We are not ashamed of our Lord. We are not ashamed of His Word. We are not ashamed of His ways. We are not ashamed of His standards. We are not ashamed to be identified with Him. To the contrary, Jesus is our pride and joy, our life. Without Him, we are nothing. With Him, we have everything. Why should we be ashamed of Him?
Really now, when you think about it, it’s an odd thing to say, “For I am not ashamed of the gospel, because it is the power of God that brings salvation to everyone who believes: first to the Jew, then to the Gentile” (Rom. 1:16). Who would think of being ashamed of the most wonderful message in the world, a message of forgiveness and freedom, of liberation and love?
If you are a husband, would you introduce your wife whom you love and adore and say, “This is my wife, and I’m not ashamed of her”? Perish the thought. Grandparents, would you introduce your beloved, amazing grandchildren and say, “These are my grandkids, and I’m not ashamed of them”? Never!
Why, then, did Paul say he was not ashamed of the gospel? Why did Jesus say that if we were ashamed of Him, He would be ashamed of us? (See Mark 8:38, Luke 9:26.) Why on earth would we be ashamed of Jesus?
We Stand Up in the Power of the Spirit
Paul’s words to Timothy, written from jail, give us some insight: “So do not be ashamed of the testimony about our Lord or of me his prisoner. Rather, join with me in suffering for the gospel, by the power of God” (2 Tim. 1:8). And then this: “May the Lord show mercy to the household of Onesiphorus, because he often refreshed me and was not ashamed of my chains” (2 Tim. 1:16).
Do you see it? In the first-century Roman world, Jesus was not viewed as a hero. Quite the contrary. The man died a shameful, criminal’s death, the most barbaric death known to man, a death reserved for the lowest and worst of transgressors. To be associated with Jesus was to be associated with reproach. It would be equivalent to saying today, “So, you follow that guy on death row who was just electrocuted?” In fact, it would be even worse.
As for Paul, he must have been a criminal, too. After all, the man was considered a troublemaker. The man was in jail. The man was in chains. If you are one of Paul’s supporters, then there must be something wrong with you too. And that’s how it is in every age: There is reproach associated with Jesus.
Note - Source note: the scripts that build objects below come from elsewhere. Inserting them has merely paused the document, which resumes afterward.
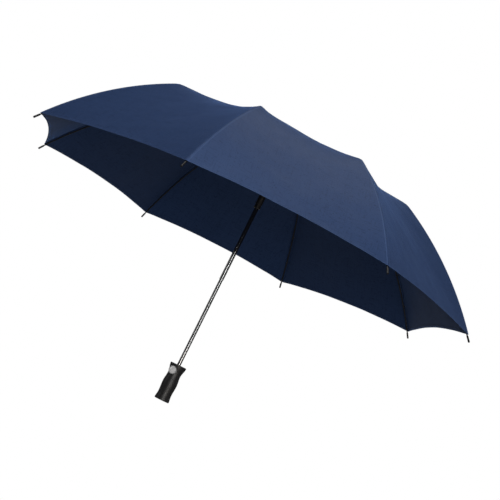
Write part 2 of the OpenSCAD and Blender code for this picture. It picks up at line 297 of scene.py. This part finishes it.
def fabric_material():
    m = Material("navy_pongee", (0.0175, 0.0345, 0.09), 0.5, Sheen_Weight=0.3, Sheen_Roughness=0.3,
                 Specular_IOR_Level=0.32)
    m.set("Sheen Tint", (0.2, 0.4, 1.0, 1))
    m.set("Specular Tint", (0.2, 0.42, 1.0, 1))
    # plain weave of fine yarn, in metres along and across a panel
    weave = m.coords(uv="weave")
    warp = m.node("TexWave", wave_type="BANDS", bands_direction="X", Scale=YARN_SCALE)
    weft = m.node("TexWave", wave_type="BANDS", bands_direction="Y", Scale=YARN_SCALE)
    m.link(weave, warp.inputs["Vector"])
    m.link(weave, weft.inputs["Vector"])
    yarn = m.math("MULTIPLY", warp.outputs["Fac"], weft.outputs["Fac"])
    slub = m.noise(900, 2, 0.6)
    cloud = m.noise(7, 3, 0.55)
    fleck = m.noise(190, 5, 0.8)
    shade = m.math("ADD", m.math("MULTIPLY", yarn, 0.2), m.math("MULTIPLY", slub, 0.2))
    base = m.tint(shade, (0.027, 0.051, 0.127))
    base = m.tint(m.scaled(m.band(fleck, 0.44, 0.6, 0.07), 0.9, 0.0), (0.005, 0.011, 0.034), base)
    # uneven threads show as faint bars across the cloth
    for scale in ((520, 30, 1), (26, 480, 1)):
        bars = m.noise(1.0, 2, 0.5, m.coords(scale, uv="weave"))
        base = m.tint(m.scaled(m.band(bars, 0.44, 0.9, 0.14), 0.5, 0.0), (0.007, 0.015, 0.045), base)
    base = m.tint(m.math("MULTIPLY", cloud, 0.3), (0.011, 0.023, 0.064), base)
    # seams on the ribs: a folded edge with a painted highlight along it, beside two rows of stitches
    seam = m.node("SeparateXYZ")
    m.link(m.node("UVMap", uv_map="seam").outputs[0], seam.inputs[0])
    away = m.math("ABSOLUTE", seam.outputs["X"])
    lip_highlight = m.band(away, 2.55, 3.1, 0.3)
    thread = m.math("MULTIPLY", m.band(away, 1.75, 2.05, 0.12), m.stitches(seam.outputs["Y"]))
    base = m.tint(m.math("MULTIPLY", lip_highlight, 0.6), EDGE_HIGHLIGHT_COLOR, base)
    base = m.tint(m.math("MULTIPLY", thread, 0.6), STITCH_COLOR, base)
    # hem: a turned edge with a painted highlight along it, and one row of stitches
    hem = m.node("SeparateXYZ")
    m.link(m.node("UVMap", uv_map="hem").outputs[0], hem.inputs[0])
    edge = m.band(hem.outputs["Y"], -0.4, 0.9, 0.3)
    row = m.math("MULTIPLY", m.band(hem.outputs["Y"], 5.2, 5.5, 0.12), m.stitches(hem.outputs["X"]))
    base = m.tint(m.math("MULTIPLY", edge, 0.4), EDGE_HIGHLIGHT_COLOR, base)
    base = m.tint(m.math("MULTIPLY", row, 0.6), STITCH_COLOR, base)
    m.roughness(m.scaled(m.noise(40, 3, 0.6), 0.42, 0.52))
    m.bump(m.noise(22, 4, 0.55), 0.0016, 0.35)
    m.bump(m.math("SUBTRACT", yarn, m.math("MULTIPLY", m.math("ADD", thread, row), 3.0)), 0.00006, 0.5)
    return m.mat


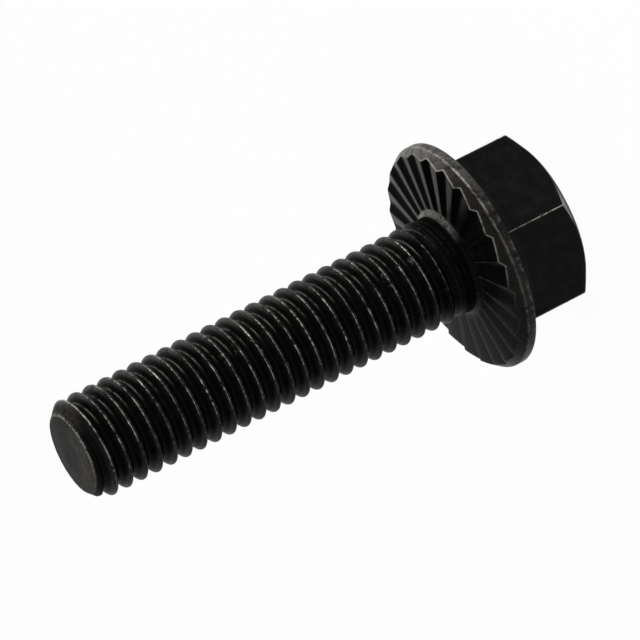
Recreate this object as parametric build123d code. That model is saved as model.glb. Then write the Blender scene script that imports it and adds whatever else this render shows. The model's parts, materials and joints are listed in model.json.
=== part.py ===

But that is a reproach we wear boldly, a reproach we carry with honor, a reproach we are proud to endure. That’s because we know who He really is. That’s because we have encountered His beauty and glory and power. That’s because we understand the depth of His love. And that’s why we are not ashamed of Jesus.
On Dec. 20, 2020, feeling deeply gripped by the Spirit, I wrote this in my journal: “I believe God has given me a plan to combat the attempt to silence God’s people. April 14, every year (in commemoration of Esther 4:14): National ‘Not Ashamed of the Gospel’ Day. I believe God has given me a plan!!”
Could it be so? Could this one small step help spark a Spirit-backed, love-empowered movement of holy boldness? Why not?
Now is the time for us to join together and stand and speak and act. In Jesus’ name, we will not be silenced. Cancel culture will be overcome by the cross. Our Savior died, and we died with Him. But Jesus also rose from the dead, conquering sin and death. We rose with Him too, and now we live by Him.
For many years now, we have watched LGBT activists overcome the stigma associated with identifying as gay or lesbian or bisexual or transgender or queer by being out and proud, also launching the Day of Silence in public schools and National Coming Out Day. This, in turn, has emboldened countless thousands of others to come out of the closet, to overcome their sense of rejection, to face their pain and to be out and proud themselves.
But that was only the beginning. Today, things have shifted to the point that many of those who fought shame and stigma in the past are seeking to shame and stigmatize those who oppose their ideology. Those who came out of the closet want to put us in the closet, but as I’ve said before, we are not about to go into the closet. No way, no how. And there is no way under heaven that we will allow gays and lesbians and drag queens and trans activists to march proudly down our streets while we are too ashamed to be who we are. Not a chance!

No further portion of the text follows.